_CHALLENGE_:
Each entry has to be copied exactly, with nothing missed.

_Dataset items_:
## start

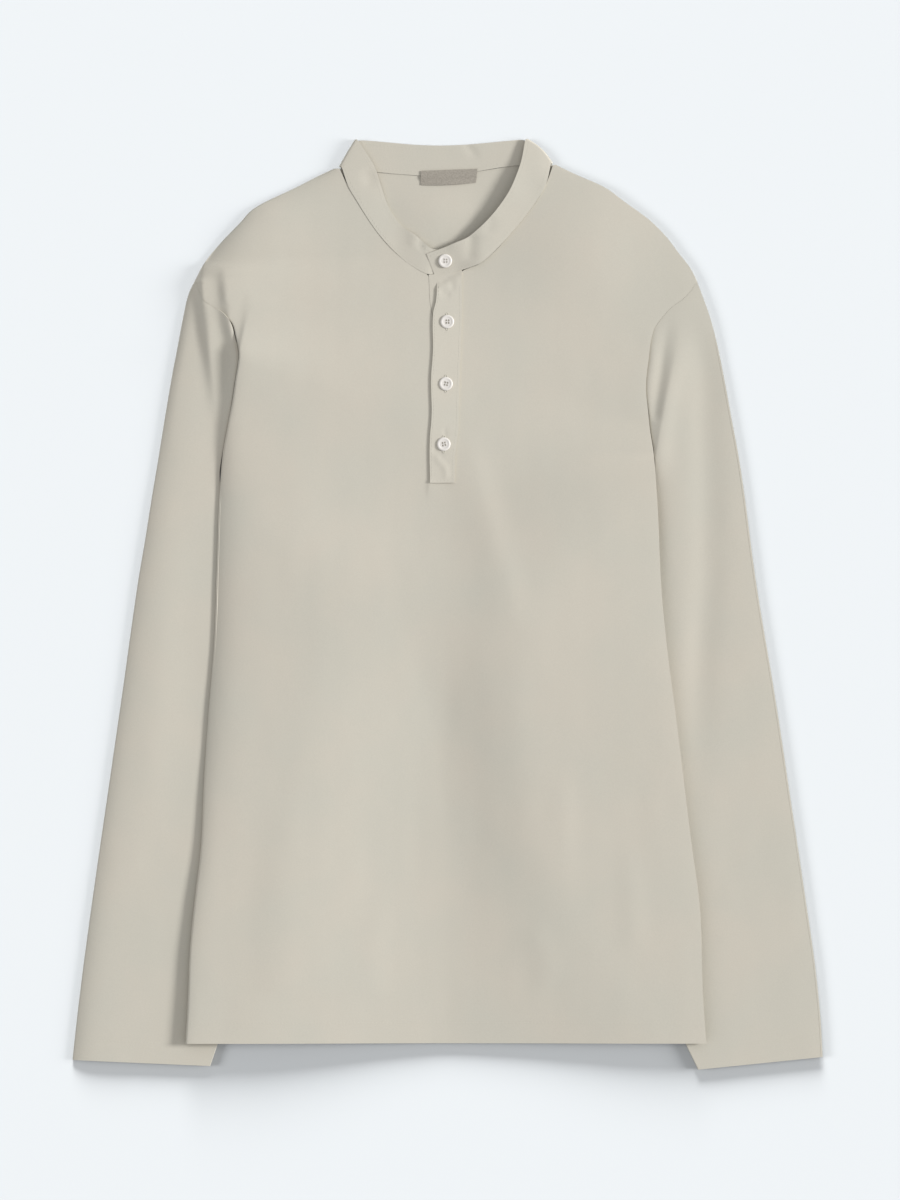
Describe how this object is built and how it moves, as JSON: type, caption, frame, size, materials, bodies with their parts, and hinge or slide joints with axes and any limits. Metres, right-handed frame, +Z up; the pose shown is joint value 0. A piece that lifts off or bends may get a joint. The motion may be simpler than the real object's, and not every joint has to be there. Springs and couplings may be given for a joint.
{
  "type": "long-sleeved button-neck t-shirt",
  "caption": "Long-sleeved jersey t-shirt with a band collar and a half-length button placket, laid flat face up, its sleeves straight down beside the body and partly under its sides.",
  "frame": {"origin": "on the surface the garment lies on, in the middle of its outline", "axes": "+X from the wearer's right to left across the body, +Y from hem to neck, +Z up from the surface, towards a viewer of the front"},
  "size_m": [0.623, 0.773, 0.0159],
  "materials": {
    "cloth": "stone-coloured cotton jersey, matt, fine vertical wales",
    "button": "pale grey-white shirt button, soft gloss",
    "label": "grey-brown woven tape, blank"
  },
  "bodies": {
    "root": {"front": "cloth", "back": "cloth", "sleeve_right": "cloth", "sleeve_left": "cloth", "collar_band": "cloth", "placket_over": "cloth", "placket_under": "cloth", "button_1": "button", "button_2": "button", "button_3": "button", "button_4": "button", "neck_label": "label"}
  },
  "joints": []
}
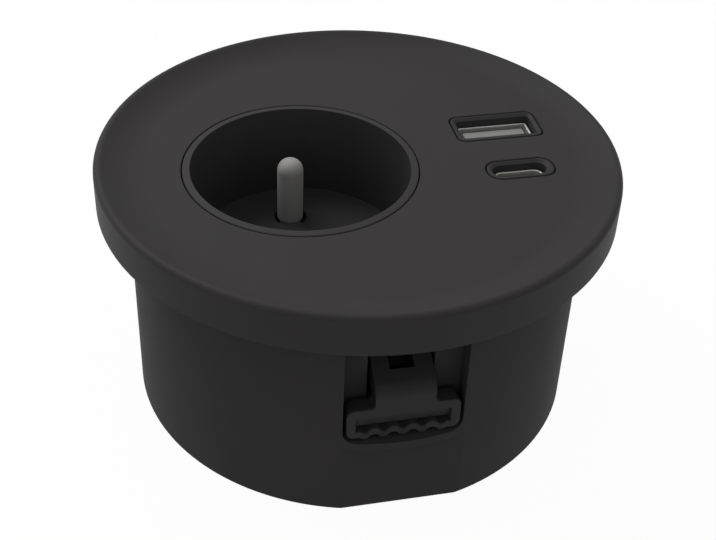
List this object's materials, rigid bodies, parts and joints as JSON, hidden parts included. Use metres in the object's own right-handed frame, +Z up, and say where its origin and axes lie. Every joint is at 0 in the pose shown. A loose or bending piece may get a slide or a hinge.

## end

_CORRECT OUTPUT_:
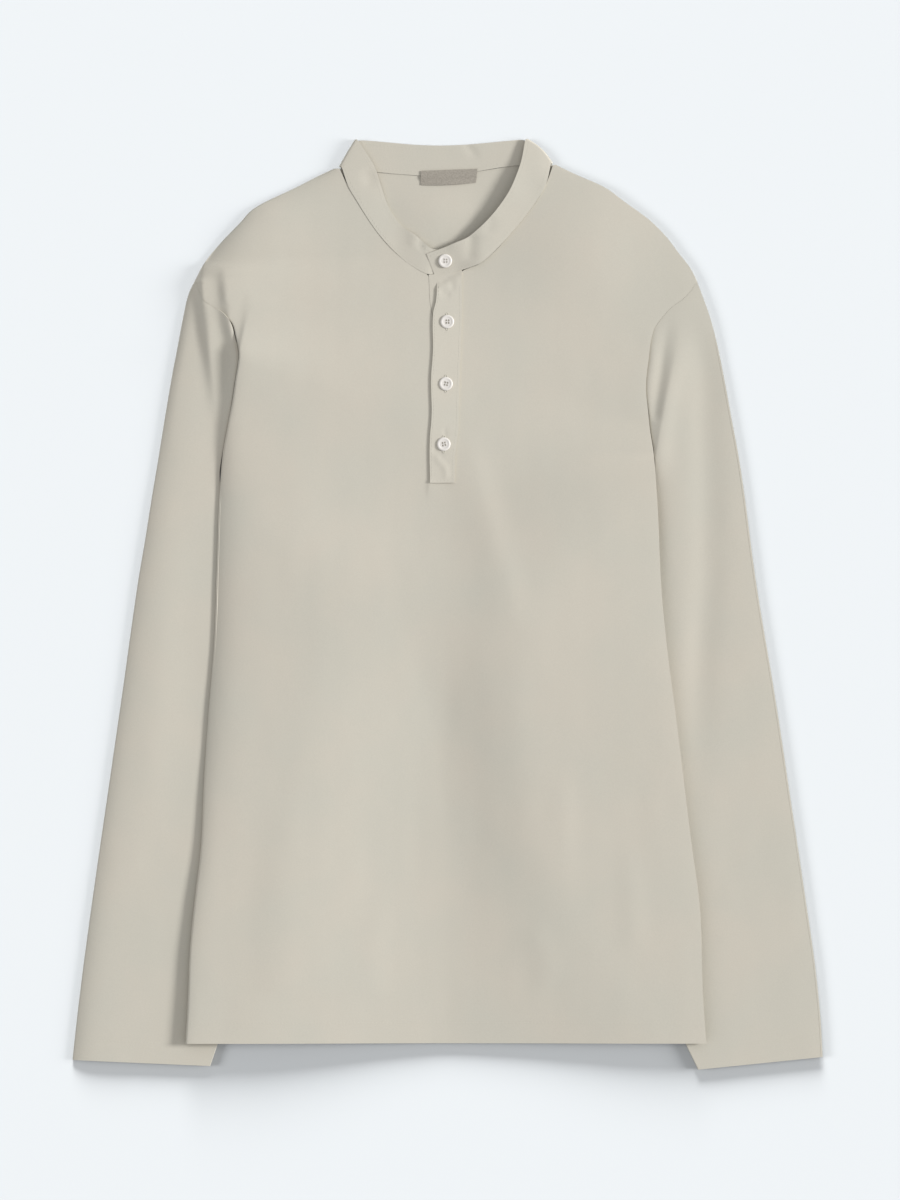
Describe how this object is built and how it moves, as JSON: type, caption, frame, size, materials, bodies with their parts, and hinge or slide joints with axes and any limits. Metres, right-handed frame, +Z up; the pose shown is joint value 0. A piece that lifts off or bends may get a joint. The motion may be simpler than the real object's, and not every joint has to be there. Springs and couplings may be given for a joint.
{
  "type": "long-sleeved button-neck t-shirt",
  "caption": "Long-sleeved jersey t-shirt with a band collar and a half-length button placket, laid flat face up, its sleeves straight down beside the body and partly under its sides.",
  "frame": {"origin": "on the surface the garment lies on, in the middle of its outline", "axes": "+X from the wearer's right to left across the body, +Y from hem to neck, +Z up from the surface, towards a viewer of the front"},
  "size_m": [0.623, 0.773, 0.0159],
  "materials": {
    "cloth": "stone-coloured cotton jersey, matt, fine vertical wales",
    "button": "pale grey-white shirt button, soft gloss",
    "label": "grey-brown woven tape, blank"
  },
  "bodies": {
    "root": {"front": "cloth", "back": "cloth", "sleeve_right": "cloth", "sleeve_left": "cloth", "collar_band": "cloth", "placket_over": "cloth", "placket_under": "cloth", "button_1": "button", "button_2": "button", "button_3": "button", "button_4": "button", "neck_label": "label"}
  },
  "joints": []
}
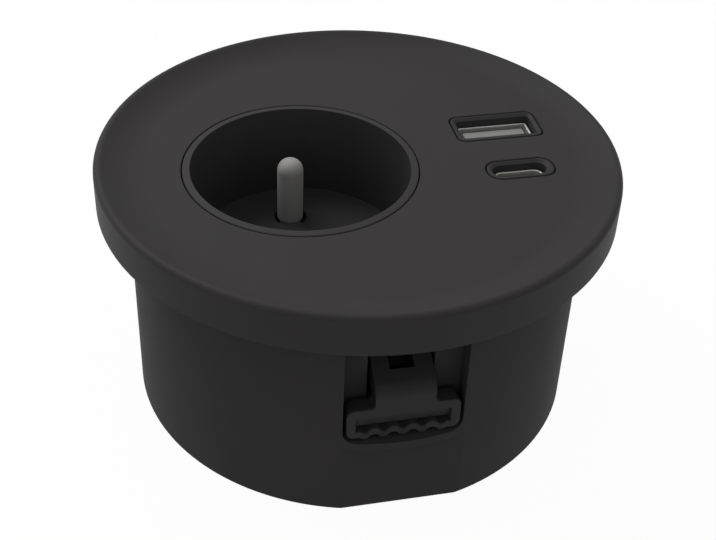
List this object's materials, rigid bodies, parts and joints as JSON, hidden parts included. Use metres in the object's own right-handed frame, +Z up, and say where its origin and axes lie. Every joint is at 0 in the pose shown. A loose or bending piece may get a slide or a hinge.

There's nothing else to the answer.